M.M. & P. Pension Plan, 608 F.2d 776, 784-85 (9th Cir. 1979) (affirming dismissal
of suit against pension plan because plaintiff had not yet retired or applied for
retirement benefits). The second point in which one could argue that the statute of
limitations began would be in 2002, when the defendant stated through its Law
Department that it planned to make no further amendments to the bridging provision.
Again, a suit brought under this theory would have been premature because the
defendant was not bound by its statement and could have amended the bridging
provision again before the plaintiffs retired. Third, one could argue that each pension
check is a new violation with a new statute of limitations, similar to the holding in
Bazemore. As discussed above, however, we find Bazemore inapposite as pension
checks are distinct from paychecks and require a different analysis. Thus, the statute
-7-
of limitations did not begin to run anew with each pension check. The fourth option,
and the one we find most applicable to this case, is that the statute of limitations
began running when each individual plaintiff retired and her pension benefits vested.
It is at this moment that the alleged discriminatory provision of the pension plan was
applied to each plaintiff and the defendant could no longer amend the bridging
provision to cure such discrimination. See, e.g., McGrath v. Rhode Island Ret. Bd.,
88 F.3d 12, 18 (1st Cir. 1996) (noting that the right to amend a pension plan only
applies up until the time the employees rights under the plan vest).
CONCLUSION
We hold that the district court misread the plaintiffs’ complaints and dismissed
this case prematurely.
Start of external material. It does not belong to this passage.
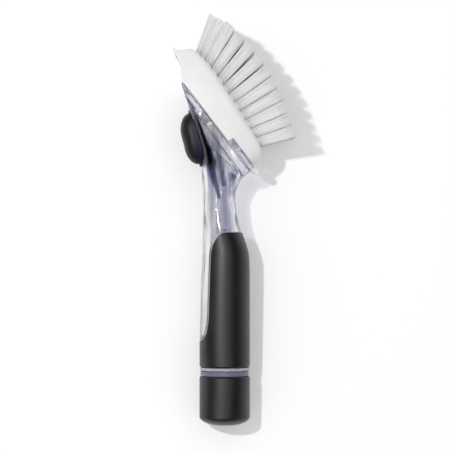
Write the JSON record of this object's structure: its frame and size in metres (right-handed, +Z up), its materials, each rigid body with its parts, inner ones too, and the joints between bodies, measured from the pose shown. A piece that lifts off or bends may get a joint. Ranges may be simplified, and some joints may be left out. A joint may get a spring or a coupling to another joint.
{
  "type": "scrub brush",
  "caption": "Soap-dispensing dish brush: clear reservoir handle with soft grip, screw cap and push button, and a sloping white head with fanned bristles and a scraper tip.",
  "frame": {"origin": "centre of the box on the plane that the brush lies on", "axes": "+Y along the handle from cap to head, +X to the bristle side, +Z up, with the brush lying on its side"},
  "size_m": [0.0816, 0.2672, 0.0589],
  "materials": {
    "clear": "clear, violet-tinted, polished",
    "grip": "matte soft-touch",
    "frame": "satin",
    "button": "satin silicone",
    "gasket": "translucent grey-violet",
    "silicone": "translucent",
    "white": "satin",
    "nylon": "satin filaments"
  },
  "bodies": {
    "handle": {"handle_body": "clear", "grip_sleeve": "grip", "button_frame": "frame", "soap_valve": "silicone", "valve_retainer": "white"},
    "button": {"button": "button"},
    "gasket": {"cap_gasket": "gasket"},
    "cap": {"cap_core": "frame", "cap_skin": "grip", "cap_liner": "silicone"},
    "head": {"brush_head": "white", "spout_washer": "silicone", "bristle_block_1": "nylon", "bristle_block_2": "nylon", "bristle_block_3": "nylon", "bristle_block_4": "nylon", "bristle_block_5": "nylon", "bristle_block_6": "nylon", "bristle_block_7": "nylon"},
    "tab": {"release_tab": "white"}
  },
  "joints": [
    {"name": "button_press", "type": "slide", "parent": "handle", "child": "button", "axis": [0.9768, 0.2023, 0.0696], "range_m": [0, 0.003], "stiffness_N_per_m": 2500},
    {"name": "cap_advance", "type": "slide", "parent": "handle", "child": "gasket", "axis": [0.0015, -0.9987, -0.0504], "range_m": [0, 0.018]},
    {"name": "cap_turn", "type": "hinge", "parent": "gasket", "child": "cap", "pos_m": [-0.00604, -0.13337, 0.01634], "axis": [0.0015, -0.9987, -0.0504], "range_deg": [0, 1080]},
    {"name": "head_slide", "type": "slide", "parent": "handle", "child": "head", "axis": [-0.6047, 0.7964, 0.0035], "range_m": [0, 0.082]},
    {"name": "tab_lift", "type": "hinge", "parent": "head", "child": "tab", "pos_m": [0.00201, 0.04396, 0.02579], "axis": [-0.0606, -0.0504, 0.9969], "range_deg": [0, 7], "stiffness_Nm_per_rad": 1.2}
  ],
  "couplings": [
    {"joint": "cap_turn", "follows": "cap_advance", "rad_per_m": 1047.2}
  ]
}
Rather than alleging that the defendant discriminated against
them in the 1960s when they were originally terminated, we find that the plaintiffs’
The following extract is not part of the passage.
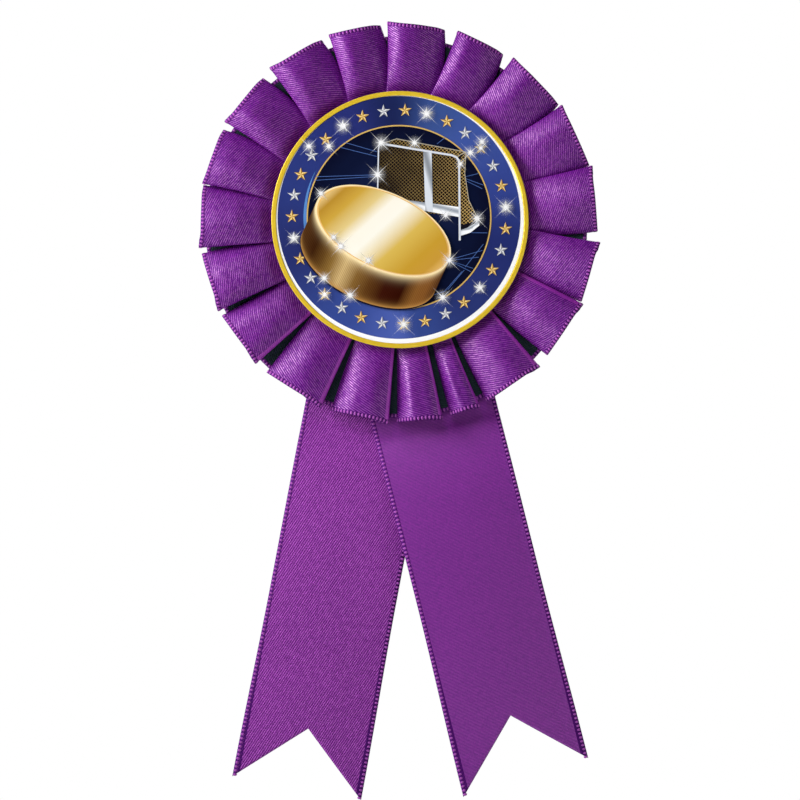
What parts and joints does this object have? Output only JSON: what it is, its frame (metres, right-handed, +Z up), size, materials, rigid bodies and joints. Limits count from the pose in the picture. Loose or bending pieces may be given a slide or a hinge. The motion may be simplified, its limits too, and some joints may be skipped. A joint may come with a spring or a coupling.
{
  "type": "award rosette ribbon",
  "caption": "Award rosette: a pleated satin ribbon ring round a flat printed medallion, with two swallow-tailed streamers and a bar pin with a safety catch on the back.",
  "frame": {"origin": "on the rosette's axis, at the back face of the backing disc, where the garment's cloth lies", "axes": "+Z up, the streamers hang along -Z, the printed front faces -Y, +X to the viewer's right"},
  "size_m": [0.1016, 0.0159, 0.1969],
  "materials": {
    "satin_ribbon": "satin",
    "thread": "matte",
    "printed_paper": "gloss",
    "gold_plastic": "gloss",
    "card": "matte",
    "foam": "matte",
    "plated_steel": "satin",
    "staple_wire": "satin"
  },
  "bodies": {
    "root": {"insert_label": "printed_paper", "insert_holder": "gold_plastic", "centre_pad": "foam", "pleated_ring": "satin_ribbon", "pleat_core": "card", "pleat_stitches": "thread", "streamer_left_tab": "satin_ribbon", "streamer_right_tab": "satin_ribbon", "streamer_staples": "staple_wire", "backing_disc": "card", "pin_pad": "foam", "pin_bar": "plated_steel", "pin_rivet": "plated_steel"},
    "streamer_left": {"streamer_left": "satin_ribbon"},
    "streamer_right": {"streamer_right": "satin_ribbon"},
    "needle": {"pin_needle": "plated_steel"},
    "catch": {"pin_catch": "plated_steel"}
  },
  "joints": [
    {"name": "streamer_left_lift", "type": "hinge", "parent": "root", "child": "streamer_left", "pos_m": [-0.00886, -0.0015, -0.05226], "axis": [0.9826, 0, -0.1857], "range_deg": [0, 45]},
    {"name": "streamer_right_lift", "type": "hinge", "parent": "root", "child": "streamer_right", "pos_m": [0.00951, -0.0022, -0.05226], "axis": [-0.9694, 0, -0.2453], "range_deg": [0, 90]},
    {"name": "needle_swing", "type": "hinge", "parent": "root", "child": "needle", "pos_m": [-0.012, 0.0038, 0.012], "axis": [0, 0, 1], "range_deg": [0, 60]},
    {"name": "catch_turn", "type": "hinge", "parent": "root", "child": "catch", "pos_m": [0.0109, 0.0038, 0.012], "axis": [1, 0, 0], "range_deg": [0, 100]}
  ]
}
complaints allege that the bridging provisions in the defendant’s pension plan were
adopted in a discriminatory manner resulting in a present violation of Title VII. We
further hold that the statute of limitations period began when the allegedly
discriminatory pension plan was applied to the plaintiffs; that is, when each of them
retired and became eligible for benefits. As the district court is in the best position
to determine the actual date the statute of limitations began running for each claim
brought by each individual plaintiff, we leave the application of our holding to the
district court, along with any further proceedings consistent with this opinion.